__What to work on__
Your task is to reproduce word for word the lines running from the line containing "to the end plane" to the line containing "point = shown.matrix_world", inclusive. Nothing else belongs in the answer.
──────────
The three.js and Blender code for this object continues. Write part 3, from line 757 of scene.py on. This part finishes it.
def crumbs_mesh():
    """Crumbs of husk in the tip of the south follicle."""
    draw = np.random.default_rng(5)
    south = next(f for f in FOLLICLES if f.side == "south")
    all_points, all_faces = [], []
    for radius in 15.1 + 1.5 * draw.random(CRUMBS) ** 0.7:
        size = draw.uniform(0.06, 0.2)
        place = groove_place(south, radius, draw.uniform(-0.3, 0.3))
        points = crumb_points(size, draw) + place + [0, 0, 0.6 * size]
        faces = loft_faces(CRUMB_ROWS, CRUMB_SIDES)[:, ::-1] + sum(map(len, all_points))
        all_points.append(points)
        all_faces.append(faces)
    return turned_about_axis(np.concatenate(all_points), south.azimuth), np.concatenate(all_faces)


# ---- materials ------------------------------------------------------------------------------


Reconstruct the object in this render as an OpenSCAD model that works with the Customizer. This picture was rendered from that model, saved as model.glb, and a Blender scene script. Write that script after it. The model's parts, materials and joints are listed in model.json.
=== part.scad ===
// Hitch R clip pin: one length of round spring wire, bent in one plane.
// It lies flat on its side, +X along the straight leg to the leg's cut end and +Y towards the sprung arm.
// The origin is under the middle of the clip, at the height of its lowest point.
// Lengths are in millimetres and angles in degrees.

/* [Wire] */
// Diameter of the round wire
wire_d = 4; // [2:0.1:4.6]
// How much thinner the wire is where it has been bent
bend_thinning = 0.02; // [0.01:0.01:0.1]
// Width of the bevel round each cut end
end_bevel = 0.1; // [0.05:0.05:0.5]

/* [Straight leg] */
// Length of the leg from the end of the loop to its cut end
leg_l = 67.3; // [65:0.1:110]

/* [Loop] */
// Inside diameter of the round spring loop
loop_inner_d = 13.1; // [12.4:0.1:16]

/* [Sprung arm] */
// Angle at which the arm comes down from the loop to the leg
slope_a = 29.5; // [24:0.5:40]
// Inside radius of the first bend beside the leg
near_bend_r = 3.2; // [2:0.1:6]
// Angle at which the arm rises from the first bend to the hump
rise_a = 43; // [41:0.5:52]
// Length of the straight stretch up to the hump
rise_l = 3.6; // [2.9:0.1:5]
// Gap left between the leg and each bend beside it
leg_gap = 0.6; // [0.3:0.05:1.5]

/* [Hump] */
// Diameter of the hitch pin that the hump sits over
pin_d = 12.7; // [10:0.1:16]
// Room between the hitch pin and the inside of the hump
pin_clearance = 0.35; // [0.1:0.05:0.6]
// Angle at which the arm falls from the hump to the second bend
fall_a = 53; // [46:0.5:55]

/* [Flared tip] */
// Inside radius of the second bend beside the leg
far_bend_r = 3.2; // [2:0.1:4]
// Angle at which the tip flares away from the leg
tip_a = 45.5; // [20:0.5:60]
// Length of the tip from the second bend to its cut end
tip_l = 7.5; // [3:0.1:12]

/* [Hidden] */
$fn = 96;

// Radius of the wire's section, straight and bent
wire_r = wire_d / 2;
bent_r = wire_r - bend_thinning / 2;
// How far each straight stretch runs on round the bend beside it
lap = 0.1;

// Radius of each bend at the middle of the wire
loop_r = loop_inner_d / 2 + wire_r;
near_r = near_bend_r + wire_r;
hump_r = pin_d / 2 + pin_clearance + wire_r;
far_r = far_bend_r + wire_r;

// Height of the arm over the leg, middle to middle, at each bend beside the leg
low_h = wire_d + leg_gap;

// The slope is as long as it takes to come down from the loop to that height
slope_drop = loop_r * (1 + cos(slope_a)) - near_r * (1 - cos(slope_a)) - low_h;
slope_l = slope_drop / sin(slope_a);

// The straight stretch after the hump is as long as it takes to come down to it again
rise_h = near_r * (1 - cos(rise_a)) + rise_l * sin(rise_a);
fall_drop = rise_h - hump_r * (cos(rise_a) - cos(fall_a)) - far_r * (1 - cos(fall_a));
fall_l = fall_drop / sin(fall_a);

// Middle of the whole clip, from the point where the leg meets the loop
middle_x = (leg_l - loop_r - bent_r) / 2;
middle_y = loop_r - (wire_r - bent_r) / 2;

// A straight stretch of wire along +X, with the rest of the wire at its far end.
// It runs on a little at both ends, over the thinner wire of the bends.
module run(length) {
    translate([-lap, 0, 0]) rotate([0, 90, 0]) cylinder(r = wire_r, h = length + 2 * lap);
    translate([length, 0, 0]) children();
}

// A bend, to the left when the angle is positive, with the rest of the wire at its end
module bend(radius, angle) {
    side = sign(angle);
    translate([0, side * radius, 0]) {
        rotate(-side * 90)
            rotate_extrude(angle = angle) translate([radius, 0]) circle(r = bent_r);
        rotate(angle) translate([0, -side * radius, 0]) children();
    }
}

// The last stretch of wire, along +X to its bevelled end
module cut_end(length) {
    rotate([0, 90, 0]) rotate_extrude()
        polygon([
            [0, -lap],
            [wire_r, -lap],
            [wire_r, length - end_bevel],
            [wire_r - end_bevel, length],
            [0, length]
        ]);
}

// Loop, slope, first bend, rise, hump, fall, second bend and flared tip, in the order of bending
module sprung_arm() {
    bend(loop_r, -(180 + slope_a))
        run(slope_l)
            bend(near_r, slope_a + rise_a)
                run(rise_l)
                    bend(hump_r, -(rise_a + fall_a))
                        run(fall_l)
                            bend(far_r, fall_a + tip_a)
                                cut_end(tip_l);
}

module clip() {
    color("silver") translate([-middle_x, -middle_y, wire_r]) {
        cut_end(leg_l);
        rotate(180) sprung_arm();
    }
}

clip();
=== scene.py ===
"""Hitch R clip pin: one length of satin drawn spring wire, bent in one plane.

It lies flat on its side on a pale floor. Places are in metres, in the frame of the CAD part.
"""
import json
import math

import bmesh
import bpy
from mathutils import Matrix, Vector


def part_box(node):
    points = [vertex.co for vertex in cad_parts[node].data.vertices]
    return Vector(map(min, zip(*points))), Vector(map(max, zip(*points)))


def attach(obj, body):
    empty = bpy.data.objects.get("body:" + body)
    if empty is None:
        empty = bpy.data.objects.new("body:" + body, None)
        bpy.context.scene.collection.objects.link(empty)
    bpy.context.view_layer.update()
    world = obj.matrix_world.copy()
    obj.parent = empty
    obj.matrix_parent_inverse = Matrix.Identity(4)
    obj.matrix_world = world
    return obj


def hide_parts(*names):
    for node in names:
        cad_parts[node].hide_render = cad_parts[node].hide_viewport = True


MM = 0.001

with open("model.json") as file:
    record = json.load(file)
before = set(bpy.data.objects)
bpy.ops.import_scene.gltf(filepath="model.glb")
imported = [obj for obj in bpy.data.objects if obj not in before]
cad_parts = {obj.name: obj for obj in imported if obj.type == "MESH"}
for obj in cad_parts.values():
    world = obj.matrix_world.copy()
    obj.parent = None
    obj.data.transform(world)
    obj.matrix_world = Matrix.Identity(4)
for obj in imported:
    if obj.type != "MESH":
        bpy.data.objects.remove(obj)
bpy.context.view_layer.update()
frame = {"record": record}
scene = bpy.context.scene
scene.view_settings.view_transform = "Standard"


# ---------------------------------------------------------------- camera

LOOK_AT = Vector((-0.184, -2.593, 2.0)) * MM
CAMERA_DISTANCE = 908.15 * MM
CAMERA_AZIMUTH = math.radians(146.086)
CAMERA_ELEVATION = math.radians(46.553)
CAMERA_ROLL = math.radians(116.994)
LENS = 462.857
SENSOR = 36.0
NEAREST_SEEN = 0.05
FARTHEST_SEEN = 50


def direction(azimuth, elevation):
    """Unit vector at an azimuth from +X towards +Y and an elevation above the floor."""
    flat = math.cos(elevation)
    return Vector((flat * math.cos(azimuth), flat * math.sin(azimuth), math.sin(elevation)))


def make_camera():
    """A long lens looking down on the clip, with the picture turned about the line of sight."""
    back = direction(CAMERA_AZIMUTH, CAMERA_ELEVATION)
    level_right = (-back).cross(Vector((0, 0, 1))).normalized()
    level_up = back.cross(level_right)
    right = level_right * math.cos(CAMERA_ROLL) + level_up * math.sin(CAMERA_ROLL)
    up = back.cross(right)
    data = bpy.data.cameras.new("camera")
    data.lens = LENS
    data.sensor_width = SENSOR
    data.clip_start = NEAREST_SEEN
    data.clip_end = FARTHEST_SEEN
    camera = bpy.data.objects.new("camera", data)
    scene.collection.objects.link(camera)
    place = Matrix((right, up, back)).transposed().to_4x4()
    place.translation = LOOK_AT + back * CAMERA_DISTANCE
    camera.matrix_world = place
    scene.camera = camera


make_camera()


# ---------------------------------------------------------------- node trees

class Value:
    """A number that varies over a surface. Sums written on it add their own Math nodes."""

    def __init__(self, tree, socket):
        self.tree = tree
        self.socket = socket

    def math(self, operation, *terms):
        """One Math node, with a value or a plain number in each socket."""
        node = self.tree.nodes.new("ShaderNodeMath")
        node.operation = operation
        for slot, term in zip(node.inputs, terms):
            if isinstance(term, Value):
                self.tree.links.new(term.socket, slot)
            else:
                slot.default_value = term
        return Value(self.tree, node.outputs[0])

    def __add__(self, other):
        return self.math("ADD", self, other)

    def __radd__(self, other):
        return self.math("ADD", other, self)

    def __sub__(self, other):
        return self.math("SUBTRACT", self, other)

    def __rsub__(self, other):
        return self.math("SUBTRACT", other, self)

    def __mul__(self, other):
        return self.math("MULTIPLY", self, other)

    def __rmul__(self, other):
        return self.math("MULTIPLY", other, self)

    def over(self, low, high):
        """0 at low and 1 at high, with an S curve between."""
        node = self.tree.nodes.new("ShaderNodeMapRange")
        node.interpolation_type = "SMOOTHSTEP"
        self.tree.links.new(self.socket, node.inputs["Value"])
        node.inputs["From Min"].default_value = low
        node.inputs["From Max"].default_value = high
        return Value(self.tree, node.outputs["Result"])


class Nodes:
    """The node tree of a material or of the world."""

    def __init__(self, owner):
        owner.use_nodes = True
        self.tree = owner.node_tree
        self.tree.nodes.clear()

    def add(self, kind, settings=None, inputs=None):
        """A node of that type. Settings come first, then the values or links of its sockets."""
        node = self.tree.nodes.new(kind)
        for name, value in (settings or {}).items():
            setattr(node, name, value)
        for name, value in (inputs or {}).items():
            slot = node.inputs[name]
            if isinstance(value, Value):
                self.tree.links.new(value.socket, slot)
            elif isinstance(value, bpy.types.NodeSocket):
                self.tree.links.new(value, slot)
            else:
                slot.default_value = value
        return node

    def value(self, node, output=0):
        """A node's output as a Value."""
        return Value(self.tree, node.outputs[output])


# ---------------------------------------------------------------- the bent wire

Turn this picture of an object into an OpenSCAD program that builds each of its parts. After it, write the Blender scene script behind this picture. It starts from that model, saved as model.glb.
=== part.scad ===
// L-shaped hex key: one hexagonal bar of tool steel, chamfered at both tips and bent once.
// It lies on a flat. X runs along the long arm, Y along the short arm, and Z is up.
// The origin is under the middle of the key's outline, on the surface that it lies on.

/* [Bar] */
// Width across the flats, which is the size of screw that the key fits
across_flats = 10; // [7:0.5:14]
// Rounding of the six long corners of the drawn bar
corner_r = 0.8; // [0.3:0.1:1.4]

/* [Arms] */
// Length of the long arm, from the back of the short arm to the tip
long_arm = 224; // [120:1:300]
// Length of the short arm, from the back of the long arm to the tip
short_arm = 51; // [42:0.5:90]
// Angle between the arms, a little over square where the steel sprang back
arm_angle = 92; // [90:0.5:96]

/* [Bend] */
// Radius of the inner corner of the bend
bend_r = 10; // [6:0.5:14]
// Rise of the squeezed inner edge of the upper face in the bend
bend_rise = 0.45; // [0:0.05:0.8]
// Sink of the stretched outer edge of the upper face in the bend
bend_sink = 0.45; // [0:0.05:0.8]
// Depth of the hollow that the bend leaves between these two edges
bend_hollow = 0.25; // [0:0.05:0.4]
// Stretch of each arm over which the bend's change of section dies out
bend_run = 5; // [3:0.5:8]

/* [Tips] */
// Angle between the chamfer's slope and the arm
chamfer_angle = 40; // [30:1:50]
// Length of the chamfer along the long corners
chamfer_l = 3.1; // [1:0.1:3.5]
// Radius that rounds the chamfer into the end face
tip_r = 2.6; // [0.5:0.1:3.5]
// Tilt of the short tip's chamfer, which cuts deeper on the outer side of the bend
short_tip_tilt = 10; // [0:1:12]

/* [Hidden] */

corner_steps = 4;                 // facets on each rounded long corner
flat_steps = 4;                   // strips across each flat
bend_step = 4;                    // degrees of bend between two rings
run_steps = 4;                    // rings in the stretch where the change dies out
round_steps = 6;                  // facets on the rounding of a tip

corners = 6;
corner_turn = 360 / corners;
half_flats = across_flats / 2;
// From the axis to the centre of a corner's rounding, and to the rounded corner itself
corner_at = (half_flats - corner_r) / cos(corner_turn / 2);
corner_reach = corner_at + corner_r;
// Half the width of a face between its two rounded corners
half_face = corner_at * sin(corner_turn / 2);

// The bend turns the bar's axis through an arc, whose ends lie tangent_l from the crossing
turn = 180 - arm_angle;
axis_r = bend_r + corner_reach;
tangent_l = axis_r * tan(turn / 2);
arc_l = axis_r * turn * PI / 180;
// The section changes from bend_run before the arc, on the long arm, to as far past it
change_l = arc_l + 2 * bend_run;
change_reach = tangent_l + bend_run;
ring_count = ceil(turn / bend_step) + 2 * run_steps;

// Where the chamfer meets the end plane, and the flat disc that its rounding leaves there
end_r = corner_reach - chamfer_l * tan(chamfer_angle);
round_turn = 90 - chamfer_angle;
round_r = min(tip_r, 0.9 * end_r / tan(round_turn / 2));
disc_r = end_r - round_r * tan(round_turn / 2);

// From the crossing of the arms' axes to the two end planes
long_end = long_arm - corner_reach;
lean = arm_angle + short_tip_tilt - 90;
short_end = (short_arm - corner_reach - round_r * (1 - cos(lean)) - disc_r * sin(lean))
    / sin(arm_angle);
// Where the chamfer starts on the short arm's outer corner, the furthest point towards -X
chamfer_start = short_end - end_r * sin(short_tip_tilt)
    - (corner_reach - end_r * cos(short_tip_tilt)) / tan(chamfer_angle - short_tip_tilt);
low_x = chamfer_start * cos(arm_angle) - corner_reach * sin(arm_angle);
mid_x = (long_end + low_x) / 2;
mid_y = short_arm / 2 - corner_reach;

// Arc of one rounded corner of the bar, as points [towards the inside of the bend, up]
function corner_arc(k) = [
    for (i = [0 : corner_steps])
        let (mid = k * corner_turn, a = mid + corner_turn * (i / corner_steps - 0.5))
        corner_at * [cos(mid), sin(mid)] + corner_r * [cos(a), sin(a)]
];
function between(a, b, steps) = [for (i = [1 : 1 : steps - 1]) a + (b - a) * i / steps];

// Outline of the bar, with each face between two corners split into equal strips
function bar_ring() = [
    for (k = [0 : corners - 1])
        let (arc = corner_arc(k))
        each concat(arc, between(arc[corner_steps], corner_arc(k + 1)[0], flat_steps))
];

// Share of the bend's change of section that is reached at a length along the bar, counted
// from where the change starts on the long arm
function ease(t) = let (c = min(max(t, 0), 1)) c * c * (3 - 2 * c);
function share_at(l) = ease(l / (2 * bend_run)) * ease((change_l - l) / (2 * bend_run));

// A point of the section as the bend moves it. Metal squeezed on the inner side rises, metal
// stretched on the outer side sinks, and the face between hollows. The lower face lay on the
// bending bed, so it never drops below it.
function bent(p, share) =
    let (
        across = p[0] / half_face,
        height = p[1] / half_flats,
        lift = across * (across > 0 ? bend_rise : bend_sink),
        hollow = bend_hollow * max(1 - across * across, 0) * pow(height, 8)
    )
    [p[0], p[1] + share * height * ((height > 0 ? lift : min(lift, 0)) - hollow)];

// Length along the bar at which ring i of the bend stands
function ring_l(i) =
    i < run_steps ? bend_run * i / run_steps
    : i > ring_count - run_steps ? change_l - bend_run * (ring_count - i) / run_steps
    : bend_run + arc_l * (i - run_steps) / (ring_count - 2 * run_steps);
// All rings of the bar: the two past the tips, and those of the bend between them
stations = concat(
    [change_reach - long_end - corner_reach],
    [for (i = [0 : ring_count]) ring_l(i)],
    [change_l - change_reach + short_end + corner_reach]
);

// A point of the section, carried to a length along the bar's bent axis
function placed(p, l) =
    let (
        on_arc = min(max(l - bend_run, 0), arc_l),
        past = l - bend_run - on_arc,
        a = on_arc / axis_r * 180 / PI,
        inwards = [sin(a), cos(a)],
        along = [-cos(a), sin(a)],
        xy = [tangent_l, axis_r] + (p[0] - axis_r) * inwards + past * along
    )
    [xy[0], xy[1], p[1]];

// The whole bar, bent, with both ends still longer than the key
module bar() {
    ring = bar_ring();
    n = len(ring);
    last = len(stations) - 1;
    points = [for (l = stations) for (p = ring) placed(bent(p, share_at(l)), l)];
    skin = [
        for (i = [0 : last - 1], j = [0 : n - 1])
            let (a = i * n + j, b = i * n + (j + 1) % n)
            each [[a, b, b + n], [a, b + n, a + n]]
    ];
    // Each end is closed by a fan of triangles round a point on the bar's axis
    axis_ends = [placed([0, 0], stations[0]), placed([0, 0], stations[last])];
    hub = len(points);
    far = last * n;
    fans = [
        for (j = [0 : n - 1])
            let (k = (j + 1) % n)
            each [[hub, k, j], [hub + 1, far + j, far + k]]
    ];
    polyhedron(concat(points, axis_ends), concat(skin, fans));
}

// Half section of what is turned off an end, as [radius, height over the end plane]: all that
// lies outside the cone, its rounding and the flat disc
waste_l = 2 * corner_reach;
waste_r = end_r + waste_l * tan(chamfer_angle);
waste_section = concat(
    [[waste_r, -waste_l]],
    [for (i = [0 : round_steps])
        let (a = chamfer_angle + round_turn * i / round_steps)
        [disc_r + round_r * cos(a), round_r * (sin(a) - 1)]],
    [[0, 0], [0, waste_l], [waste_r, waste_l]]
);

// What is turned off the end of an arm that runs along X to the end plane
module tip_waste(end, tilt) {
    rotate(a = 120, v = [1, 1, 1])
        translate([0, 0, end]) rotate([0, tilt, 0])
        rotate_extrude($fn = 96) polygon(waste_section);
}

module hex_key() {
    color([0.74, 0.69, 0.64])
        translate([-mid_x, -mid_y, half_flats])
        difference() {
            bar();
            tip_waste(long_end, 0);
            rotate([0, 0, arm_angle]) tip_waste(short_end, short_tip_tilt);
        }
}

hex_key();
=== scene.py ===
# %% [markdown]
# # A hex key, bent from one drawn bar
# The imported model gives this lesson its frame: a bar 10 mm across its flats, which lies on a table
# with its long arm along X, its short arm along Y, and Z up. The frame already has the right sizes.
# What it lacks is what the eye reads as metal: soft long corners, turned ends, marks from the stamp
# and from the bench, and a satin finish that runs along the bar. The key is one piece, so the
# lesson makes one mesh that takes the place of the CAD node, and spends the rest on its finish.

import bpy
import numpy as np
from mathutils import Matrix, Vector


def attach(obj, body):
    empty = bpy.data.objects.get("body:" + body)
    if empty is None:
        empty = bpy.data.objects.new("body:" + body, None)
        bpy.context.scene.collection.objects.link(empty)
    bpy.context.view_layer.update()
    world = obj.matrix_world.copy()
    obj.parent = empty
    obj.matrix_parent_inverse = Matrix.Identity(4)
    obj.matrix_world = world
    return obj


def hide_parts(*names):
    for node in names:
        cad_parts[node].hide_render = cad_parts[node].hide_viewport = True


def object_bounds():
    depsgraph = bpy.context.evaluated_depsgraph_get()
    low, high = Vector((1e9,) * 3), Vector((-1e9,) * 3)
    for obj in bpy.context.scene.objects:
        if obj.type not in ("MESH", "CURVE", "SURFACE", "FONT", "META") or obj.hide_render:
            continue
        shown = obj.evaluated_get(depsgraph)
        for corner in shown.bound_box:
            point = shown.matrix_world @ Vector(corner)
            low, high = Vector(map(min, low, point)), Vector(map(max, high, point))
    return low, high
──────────
__Complete output__
// What is turned off the end of an arm that runs along X to the end plane
module tip_waste(end, tilt) {
    rotate(a = 120, v = [1, 1, 1])
        translate([0, 0, end]) rotate([0, tilt, 0])
        rotate_extrude($fn = 96) polygon(waste_section);
}

module hex_key() {
    color([0.74, 0.69, 0.64])
        translate([-mid_x, -mid_y, half_flats])
        difference() {
            bar();
            tip_waste(long_end, 0);
            rotate([0, 0, arm_angle]) tip_waste(short_end, short_tip_tilt);
        }
}

hex_key();
=== scene.py ===
# %% [markdown]
# # A hex key, bent from one drawn bar
# The imported model gives this lesson its frame: a bar 10 mm across its flats, which lies on a table
# with its long arm along X, its short arm along Y, and Z up. The frame already has the right sizes.
# What it lacks is what the eye reads as metal: soft long corners, turned ends, marks from the stamp
# and from the bench, and a satin finish that runs along the bar. The key is one piece, so the
# lesson makes one mesh that takes the place of the CAD node, and spends the rest on its finish.

import bpy
import numpy as np
from mathutils import Matrix, Vector


def attach(obj, body):
    empty = bpy.data.objects.get("body:" + body)
    if empty is None:
        empty = bpy.data.objects.new("body:" + body, None)
        bpy.context.scene.collection.objects.link(empty)
    bpy.context.view_layer.update()
    world = obj.matrix_world.copy()
    obj.parent = empty
    obj.matrix_parent_inverse = Matrix.Identity(4)
    obj.matrix_world = world
    return obj


def hide_parts(*names):
    for node in names:
        cad_parts[node].hide_render = cad_parts[node].hide_viewport = True


def object_bounds():
    depsgraph = bpy.context.evaluated_depsgraph_get()
    low, high = Vector((1e9,) * 3), Vector((-1e9,) * 3)
    for obj in bpy.context.scene.objects:
        if obj.type not in ("MESH", "CURVE", "SURFACE", "FONT", "META") or obj.hide_render:
            continue
        shown = obj.evaluated_get(depsgraph)
        for corner in shown.bound_box:
            point = shown.matrix_world @ Vector(corner)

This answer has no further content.